A FORMER Royal Mail postman has been found guilty of a £7,000 benefit fraud after he failed to declare his company pension.
Christopher Blythin, 59, was found guilty of one count of dishonestly failing to notify the Department for Work and Pensions (DWP) of a change in circumstance, and two counts of dishonestly failing to notify Cheshire West and Chester Council (CWaC) of a change in circumstances.
Blythin was found by West Cheshire magistrates to have dishonestly claimed £172.29 in income support, £5,558.73 in housing support and £1,442.44 in council tax benefit – a total of £7,173.46 – between July 2010 and August 2012.
Prosecuting, Carolyn Viviani told the Chester court the issue was whether Blythin had acted dishonestly because he had already acknowledged he should have told the DWP he was receiving his £70 per week pension from the Post Office as well as a £20,000 cash lump sum.

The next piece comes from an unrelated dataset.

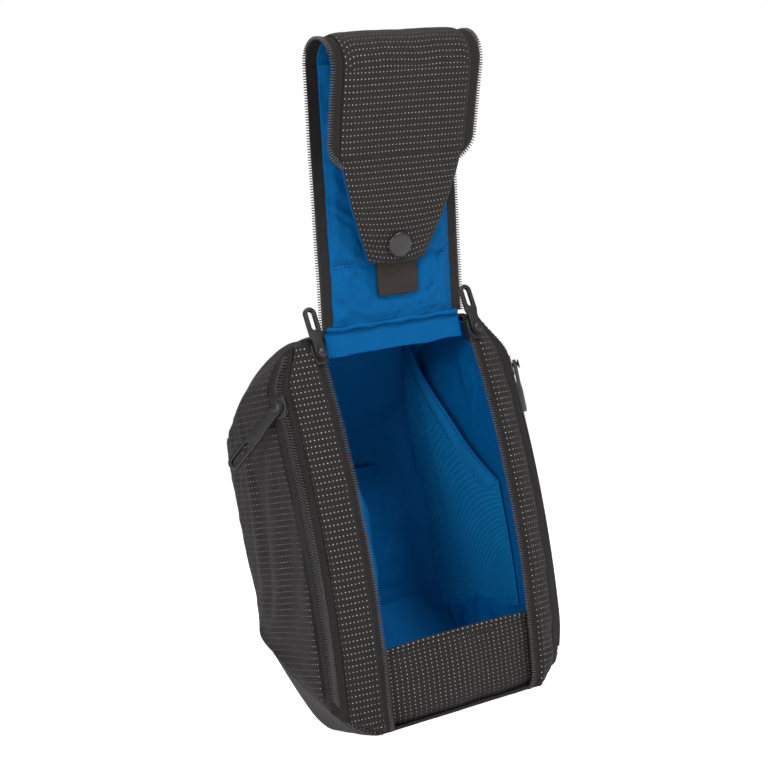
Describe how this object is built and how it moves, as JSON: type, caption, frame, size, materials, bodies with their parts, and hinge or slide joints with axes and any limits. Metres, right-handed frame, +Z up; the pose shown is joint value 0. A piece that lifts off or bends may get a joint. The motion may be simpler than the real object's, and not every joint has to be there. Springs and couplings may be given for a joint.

Mrs Viviani said when Blythin started receiving his pension in July 2010 he was no longer eligible for his income support, which came to £2.31 a week.
The court also heard Blythin also received a cash lump sum of £20,000 which was left undeclared which made him ineligible for his housing benefit and council tax benefit.
Mrs Viviani said Blythin had admitted in an interview with DWP fraud investigator Colin Peake that it was dishonest to have claimed the money but his defence barrister, Peter Barnett, said the investigators were asking a “leading question”.
Mr Barnett said Blythin was suffering from bipolar disorder and had been signed off on long-term sick. He said Blythin was easily suggestible and when asked by Mr Peake in the interview whether he thought it was dishonest to have claimed the money, he replied “yes”.
Blythin said he was diagnosed with bipolar in 2005 and has been signed off since 2006 because he was hearing voices which had led him to attempt suicide a number of times.
He said he started claiming benefits in 2006 and had only ever filled in one form. He said he only thought he had to tell DWP if there was a change in his medical condition and said he had not read the terms and conditions because “he never does”.
He said when he first got his pension through he went to DIAL House, a charity which helps disabled people, and an adviser there told him he could earn up to £96 a week without it being declared.
When asked about the £20,000 he was given as a lump sum, he said he had paid off debts and helped his son get through university and the money had all gone now.
The court heard Blythin had worked as a Royal Mail postman for 25 years and was of previous good character.
Magistrates found Blythin guilty of dishonestly failing to notify a change in circumstances and sentenced him to a six-week curfew between 7pm and 7am, ordered him to pay £240 costs and a victim surcharge of £60.
They were told Blythin had already begun to pay back the money and has so far paid back about £500.